Si le style de Dalila Bellil n'a rien de remarquable, elle nous emporte cependant dans le parcours singulier de ces deux femmes généreuses et pleine de tolérance malgré les douleurs passées. C'est sans doute ce que l'on retient le plus : cette capacité à croire en l'avenir sans s'enfermer dans la rancœur et la peur de l'autre.
Dalila Bellil signe ici un premier roman à la fois sombre et lumineux et offre un double regard sensible sur l'Histoire ambiguë de la France et de l'Algérie.
Laurence
Extrait :
Chère Dahbia,
[...] À part les étés qui nous réunissaient, qu'avions-nous en commun ? Que pouvions-nous partager ? Ma vie était en France. La tienne se déroulait dans ce village poussiéreux et hors du temps.

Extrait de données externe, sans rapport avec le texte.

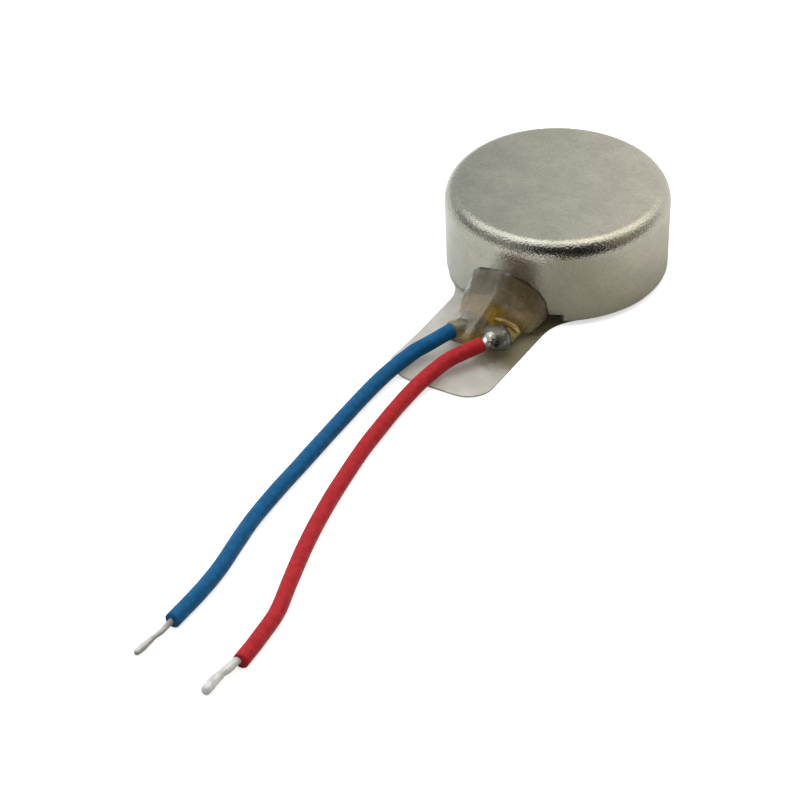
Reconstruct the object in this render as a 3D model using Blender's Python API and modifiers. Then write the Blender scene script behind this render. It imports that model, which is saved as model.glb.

Tu n'as sans doute jamais compris ni mesuré combien je détestait ces retours en arrière, ces vacances forcées, ce mois qui s'écoulait dans une lenteur désespérante. Nos retrouvailles m'apparaissaient comme une consolation miraculeuse, un baume apaisant pour mon cœur malheureux. Puis, on t'a cloîtrée comme toutes les autres filles du village. Tu n'étais encore qu'une enfant, mais on a estimé que l'air du dehors t'aurais viciée. Par bonheur je pouvais venir chez toi, mais je sentais que, déjà, tu m'échappais. On t'avais coupé les ailes. On n'attendait que le moment de te piquer, tel un papillon.
Comment aurais-je pu aimer ce bled qui emprisonne les fillettes ? Chaque fois que nous rentrions en France, je savourais ma chance d'échapper à un pareil destin. Comme j'appréciais ma conditions d'immigrée ! Nous avions beau vivre dans une HLM, entassés comme des veaux, mon existence me semblait paradisiaque. [...]
Chère Soltana,
[...] La France ? J'y songeais quelquefois. C'était l'autre pays de mon père. Celui qui nous l'avait pris. J'en étais jalouse. À cause de lui, nous n'avions un père qu'un mois sur douze. Bien sûr, ce pays nous permettait de manger à notre faim, mais le prix à payer en retour était si élevé qu'il en était malhonnête. Les Kabyles vouaient une admiration sans limite envers ce pays bien plus moderne et avancé que le nôtre. Certains au village s'enorgueillissaient de savoir rouler les « r » aussi bien que les Parisiens. D'autres avaient vécu plusieurs années de l'autre côté de la mer et ne rêvaient que d'une chose : y retourner. Lorsqu'ils évoquaient Paris ou Marseille, une douce lumière s'allumait au fond de leurs yeux. C'était sûr que la vie au village devait les dépayser… Moi, je n'avais jamais rêvé de vivre en France. Vivre aux côtés de mon père, oui. Mais ici, chez nous. Sur notre terre. Je ne parlais pas un mot de français, à peine l'arabe. Comment aurais-je survécu loin de nos montagnes ?
Nos pères sont partis de Dalila Bellil - Éditions Encre d'Orient - 280 pages
Commentaires
mardi 3 janvier 2012 à 21h08
Un livre formidable. Dalila Bellil nous permet de faire une vraie rencontre : celle de deux femmes qui apprennent à échanger, à se confier, et à reflechir sur leur propre vie grâce à la bienveillance et la sincérité de l'amitié qui les unit. Une correspondance qui les fait grandir et qui nous permet aussi, à nous lecteurs, d'acquérir une maturité et de bénéficier de cette grandeur d'âme.